Given instruction: Restate the full set of records exactly, word for word.

Data records:
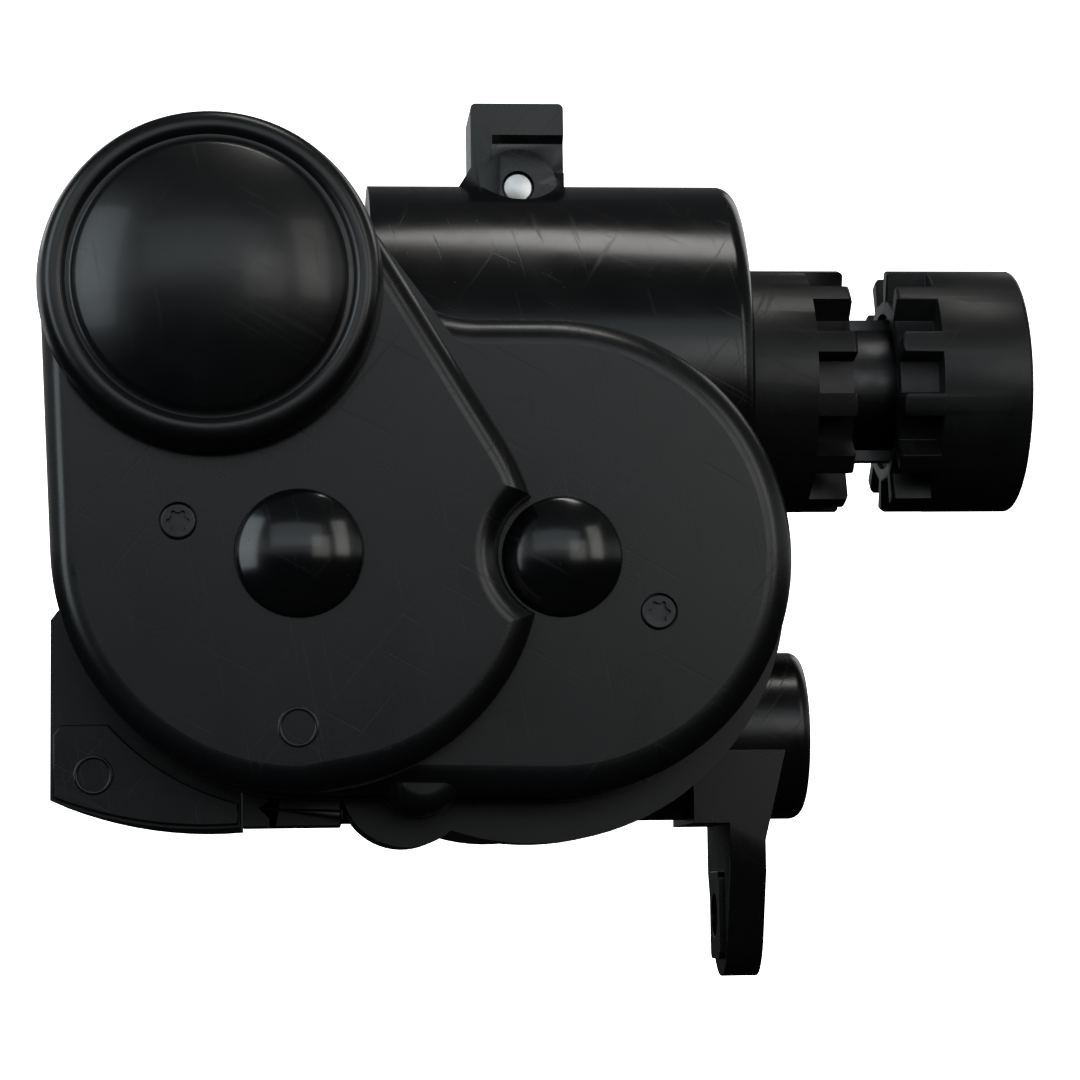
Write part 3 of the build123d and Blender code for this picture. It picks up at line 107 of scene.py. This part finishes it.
room_ray = room.nodes.new("ShaderNodeLightPath")
room_mix = room.nodes.new("ShaderNodeMixShader")
room_out = room.nodes.new("ShaderNodeOutputWorld")
room.links.new(room_ray.outputs["Is Camera Ray"], room_mix.inputs["Fac"])
room.links.new(room_light.outputs[0], room_mix.inputs[1])
room.links.new(white_view.outputs[0], room_mix.inputs[2])
room.links.new(room_mix.outputs[0], room_out.inputs[0])


def soft_light(name, side, height, away, wide, tall, glow, tint):
    """A soft panel at a compass angle and height, in degrees, lit to an even glow."""
    middle = (cad_box[0] + cad_box[1]) / 2
    lamp = bpy.data.lights.new(name, "AREA")
    lamp.shape = "RECTANGLE"
    lamp.size = wide
    lamp.size_y = tall
    lamp.energy = glow * pi * wide * tall
    lamp.color = tint
    holder = bpy.data.objects.new(name, lamp)
    out = Vector((
        sin(radians(side)) * cos(radians(height)),
        -cos(radians(side)) * cos(radians(height)),
        sin(radians(height)),
    ))
    facing = (-out).to_track_quat("-Z", "Y").to_matrix().to_4x4()
    holder.matrix_world = Matrix.Translation(middle + out * away) @ facing
    bpy.context.scene.collection.objects.link(holder)


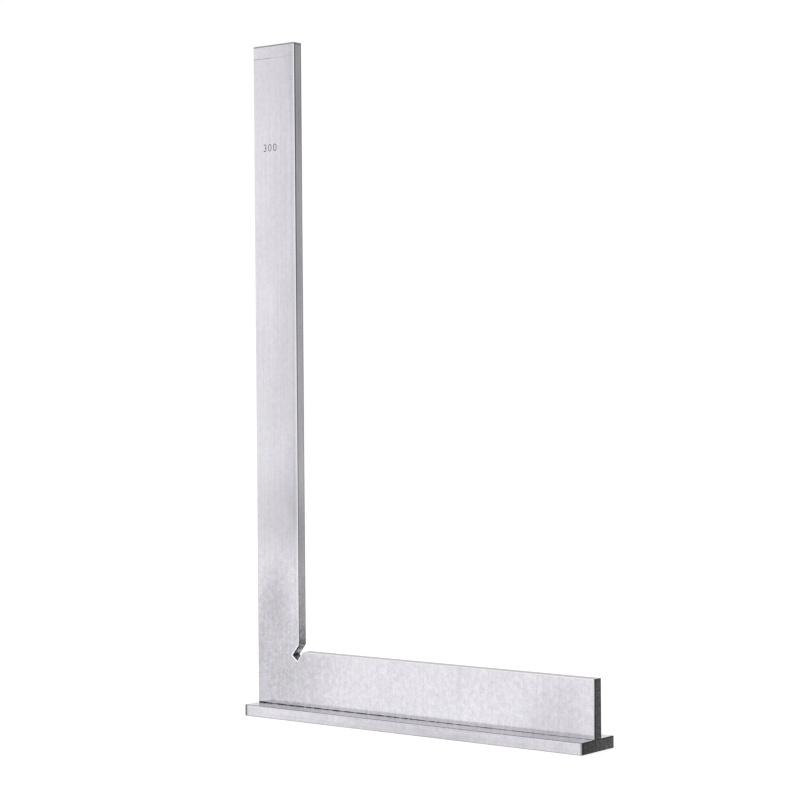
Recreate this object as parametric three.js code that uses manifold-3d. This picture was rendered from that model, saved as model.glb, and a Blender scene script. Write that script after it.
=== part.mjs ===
// A fixed 90 degree workshop square with a stop base: an L-shaped blade of flat steel, whose short leg
// stands on edge on a flat steel bar, so that leg and bar make a T section.
//
// Millimetres, +Z up. X runs along the short leg and Y through the blade's thickness. The origin is the
// middle of the base's underside. The blade's outer edge is flush with the base's end at -X.
import * as THREE from "three";
import { mergeVertices } from "three/addons/utils/BufferGeometryUtils.js";
import Module from "manifold-3d";

const wasm = await Module();
wasm.setup();

// Driving dimensions.
const LONG_LEG = 300; // from the base's underside to the blade's tip
const SHORT_LEG = 180; // length of the short leg and of the base
const LONG_LEG_WIDTH = 24;
const SHORT_LEG_WIDTH = 24.3; // from the base's top
const BLADE_THICKNESS = 5.25;
const BASE_WIDTH = 23.5;
const BASE_THICKNESS = 5;
const EDGE_BREAK = 0.2; // small chamfer on every edge of the blade and the base
const SEAT_DEPTH = 0.125; // of the shallow seat along the base's top that the blade's foot stands in
const SEAT_GAP = 0.05; // beside the foot

// Relief slot in the blade's inner corner: a straight saw cut with a square end.
const SLOT_WIDTH = 3.6;
const SLOT_DEPTH = 3.7; // past the inner corner
const SLOT_ANGLE = THREE.MathUtils.degToRad(52); // above the short leg

// Size figures and a short scribed line, cut into the blade's front face.
const FIGURE_HEIGHT = 3.3;
const FIGURE_WIDTH = 2;
const FIGURE_PITCH = 2.95;
const FIGURE_STROKE = 0.32;
const FIGURE_DEPTH = 0.15;
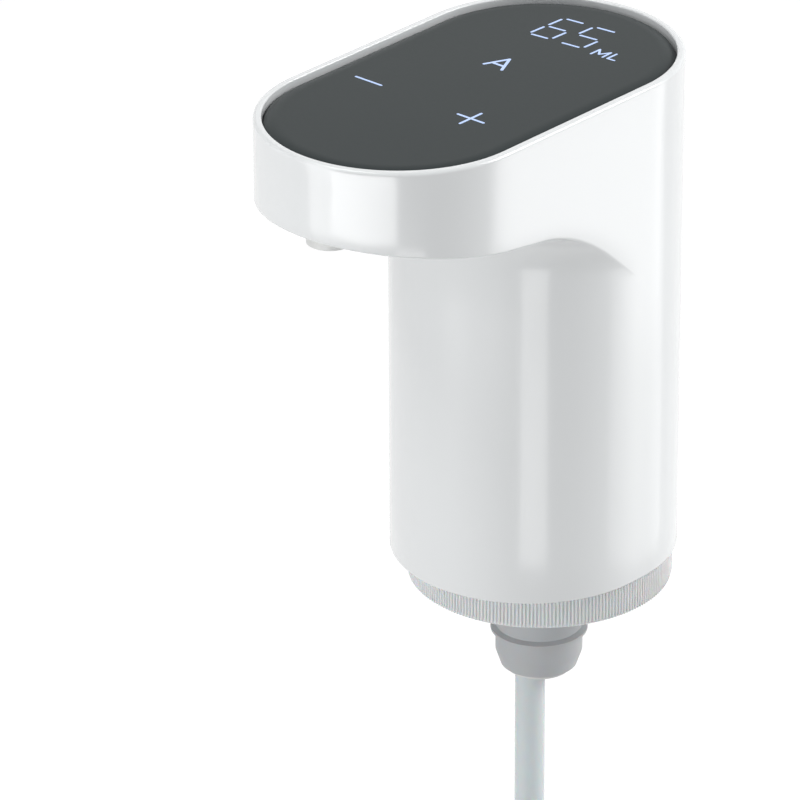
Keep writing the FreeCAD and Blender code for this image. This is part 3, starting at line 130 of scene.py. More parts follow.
def colour(default, name, description):
    """A colour setting."""
    return FloatVectorProperty(name=name, description=description, default=default, size=3, min=0, max=1,
                               subtype="COLOR")


class ShellSettings(bpy.types.PropertyGroup):
    """Sizes of the moulded shell"""
    radius: length(27, "Radius", "Plan radius of the column and of the nose")
    span: length(40.8, "Head span", "Column axis to the centre of the nose arc")
    column_front: length(3.6, "Column stretch", "Straight stretch of the column plan")
    wall: length(2, "Wall", "Thickness of the shell")
    foot: length(3, "Foot level", "Lower edge of the shell above the bottle lip")
    rim: length(106.1, "Rim level", "Top of the rim above the bottle lip")
    nose_drop: length(15.8, "Nose depth", "Depth of the nose below the rim")
    slope: FloatProperty(name="Slope", description="Fall of the underside towards the column",
                         default=math.radians(8.4), subtype="ANGLE")
    fillet: length(12.5, "Root fillet", "Fillet between the underside and the column")
    rim_width: length(1.6, "Rim width", "Width of the rim round the lens")
    rim_round: length(0.75, "Rim round", "Rounding of the outer edge of the rim")
    edge_round: length(0.55, "Edge round", "Rounding of the lower edge of the head")
    pocket: length(2.9, "Lens pocket", "Depth of the pocket for the lens")
    tint: colour((0.80, 0.815, 0.82), "Shell colour", "Colour of the moulded shell")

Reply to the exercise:
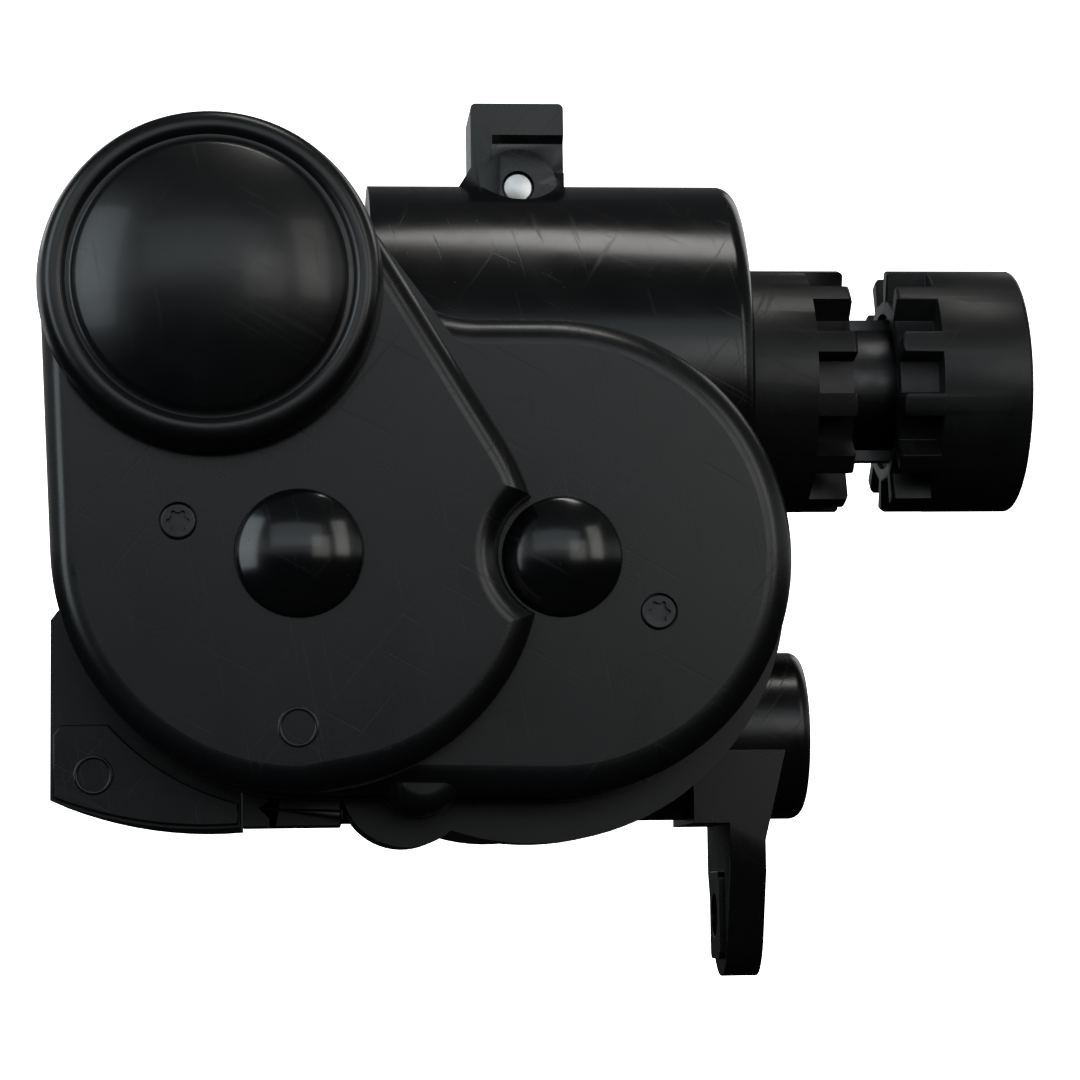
Write part 3 of the build123d and Blender code for this picture. It picks up at line 107 of scene.py. This part finishes it.
room_ray = room.nodes.new("ShaderNodeLightPath")
room_mix = room.nodes.new("ShaderNodeMixShader")
room_out = room.nodes.new("ShaderNodeOutputWorld")
room.links.new(room_ray.outputs["Is Camera Ray"], room_mix.inputs["Fac"])
room.links.new(room_light.outputs[0], room_mix.inputs[1])
room.links.new(white_view.outputs[0], room_mix.inputs[2])
room.links.new(room_mix.outputs[0], room_out.inputs[0])


def soft_light(name, side, height, away, wide, tall, glow, tint):
    """A soft panel at a compass angle and height, in degrees, lit to an even glow."""
    middle = (cad_box[0] + cad_box[1]) / 2
    lamp = bpy.data.lights.new(name, "AREA")
    lamp.shape = "RECTANGLE"
    lamp.size = wide
    lamp.size_y = tall
    lamp.energy = glow * pi * wide * tall
    lamp.color = tint
    holder = bpy.data.objects.new(name, lamp)
    out = Vector((
        sin(radians(side)) * cos(radians(height)),
        -cos(radians(side)) * cos(radians(height)),
        sin(radians(height)),
    ))
    facing = (-out).to_track_quat("-Z", "Y").to_matrix().to_4x4()
    holder.matrix_world = Matrix.Translation(middle + out * away) @ facing
    bpy.context.scene.collection.objects.link(holder)


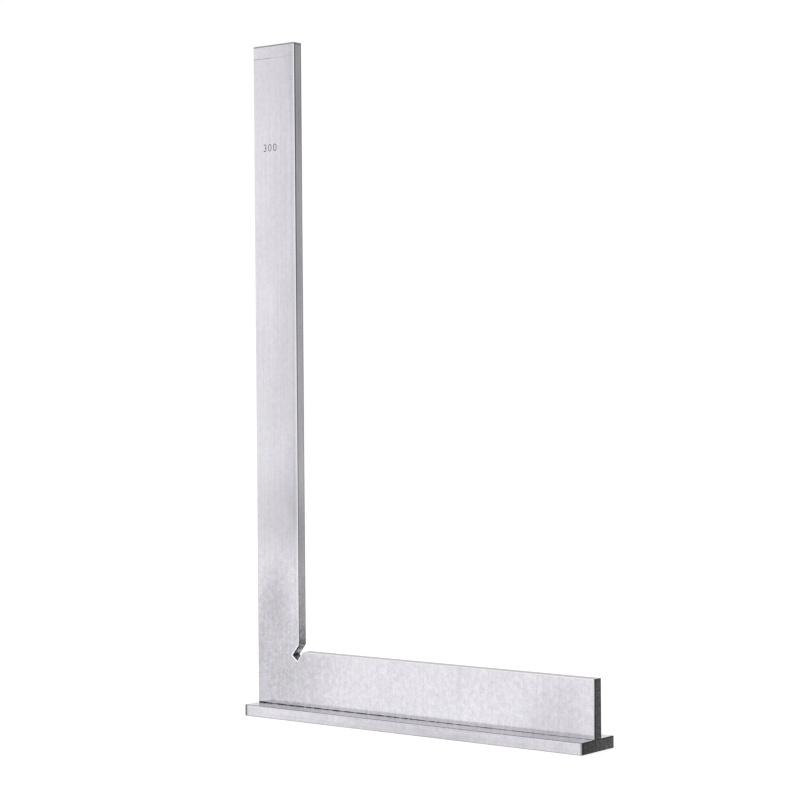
Recreate this object as parametric three.js code that uses manifold-3d. This picture was rendered from that model, saved as model.glb, and a Blender scene script. Write that script after it.
=== part.mjs ===
// A fixed 90 degree workshop square with a stop base: an L-shaped blade of flat steel, whose short leg
// stands on edge on a flat steel bar, so that leg and bar make a T section.
//
// Millimetres, +Z up. X runs along the short leg and Y through the blade's thickness. The origin is the
// middle of the base's underside. The blade's outer edge is flush with the base's end at -X.
import * as THREE from "three";
import { mergeVertices } from "three/addons/utils/BufferGeometryUtils.js";
import Module from "manifold-3d";

const wasm = await Module();
wasm.setup();

// Driving dimensions.
const LONG_LEG = 300; // from the base's underside to the blade's tip
const SHORT_LEG = 180; // length of the short leg and of the base
const LONG_LEG_WIDTH = 24;
const SHORT_LEG_WIDTH = 24.3; // from the base's top
const BLADE_THICKNESS = 5.25;
const BASE_WIDTH = 23.5;
const BASE_THICKNESS = 5;
const EDGE_BREAK = 0.2; // small chamfer on every edge of the blade and the base
const SEAT_DEPTH = 0.125; // of the shallow seat along the base's top that the blade's foot stands in
const SEAT_GAP = 0.05; // beside the foot

// Relief slot in the blade's inner corner: a straight saw cut with a square end.
const SLOT_WIDTH = 3.6;
const SLOT_DEPTH = 3.7; // past the inner corner
const SLOT_ANGLE = THREE.MathUtils.degToRad(52); // above the short leg

// Size figures and a short scribed line, cut into the blade's front face.
const FIGURE_HEIGHT = 3.3;
const FIGURE_WIDTH = 2;
const FIGURE_PITCH = 2.95;
const FIGURE_STROKE = 0.32;
const FIGURE_DEPTH = 0.15;
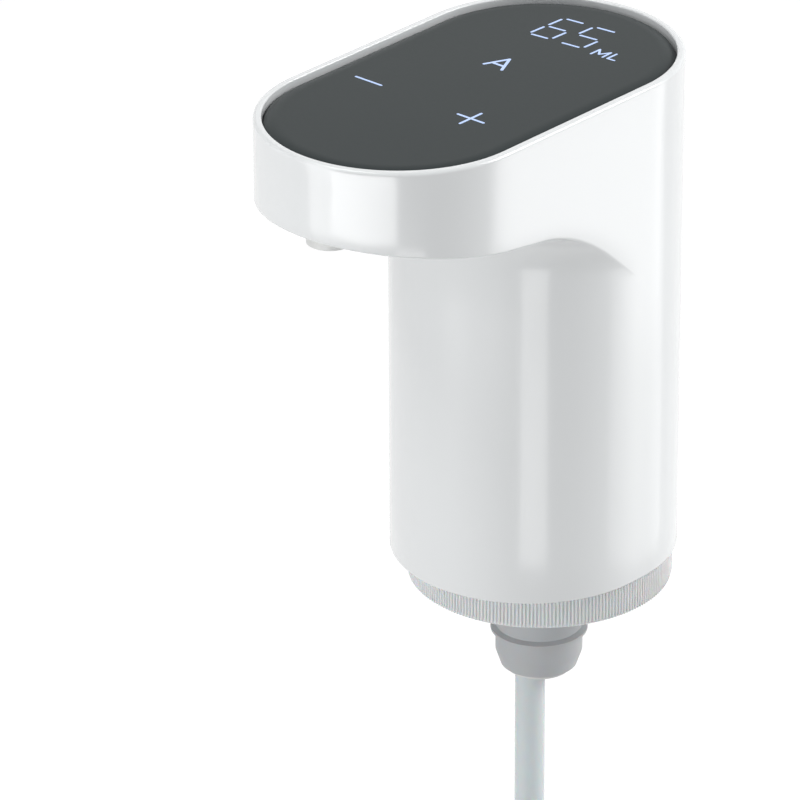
Keep writing the FreeCAD and Blender code for this image. This is part 3, starting at line 130 of scene.py. More parts follow.
def colour(default, name, description):
    """A colour setting."""
    return FloatVectorProperty(name=name, description=description, default=default, size=3, min=0, max=1,
                               subtype="COLOR")


class ShellSettings(bpy.types.PropertyGroup):
    """Sizes of the moulded shell"""
    radius: length(27, "Radius", "Plan radius of the column and of the nose")
    span: length(40.8, "Head span", "Column axis to the centre of the nose arc")
    column_front: length(3.6, "Column stretch", "Straight stretch of the column plan")
    wall: length(2, "Wall", "Thickness of the shell")
    foot: length(3, "Foot level", "Lower edge of the shell above the bottle lip")
    rim: length(106.1, "Rim level", "Top of the rim above the bottle lip")
    nose_drop: length(15.8, "Nose depth", "Depth of the nose below the rim")
    slope: FloatProperty(name="Slope", description="Fall of the underside towards the column",
                         default=math.radians(8.4), subtype="ANGLE")
    fillet: length(12.5, "Root fillet", "Fillet between the underside and the column")
    rim_width: length(1.6, "Rim width", "Width of the rim round the lens")
    rim_round: length(0.75, "Rim round", "Rounding of the outer edge of the rim")
    edge_round: length(0.55, "Edge round", "Rounding of the lower edge of the head")
    pocket: length(2.9, "Lens pocket", "Depth of the pocket for the lens")
    tint: colour((0.80, 0.815, 0.82), "Shell colour", "Colour of the moulded shell")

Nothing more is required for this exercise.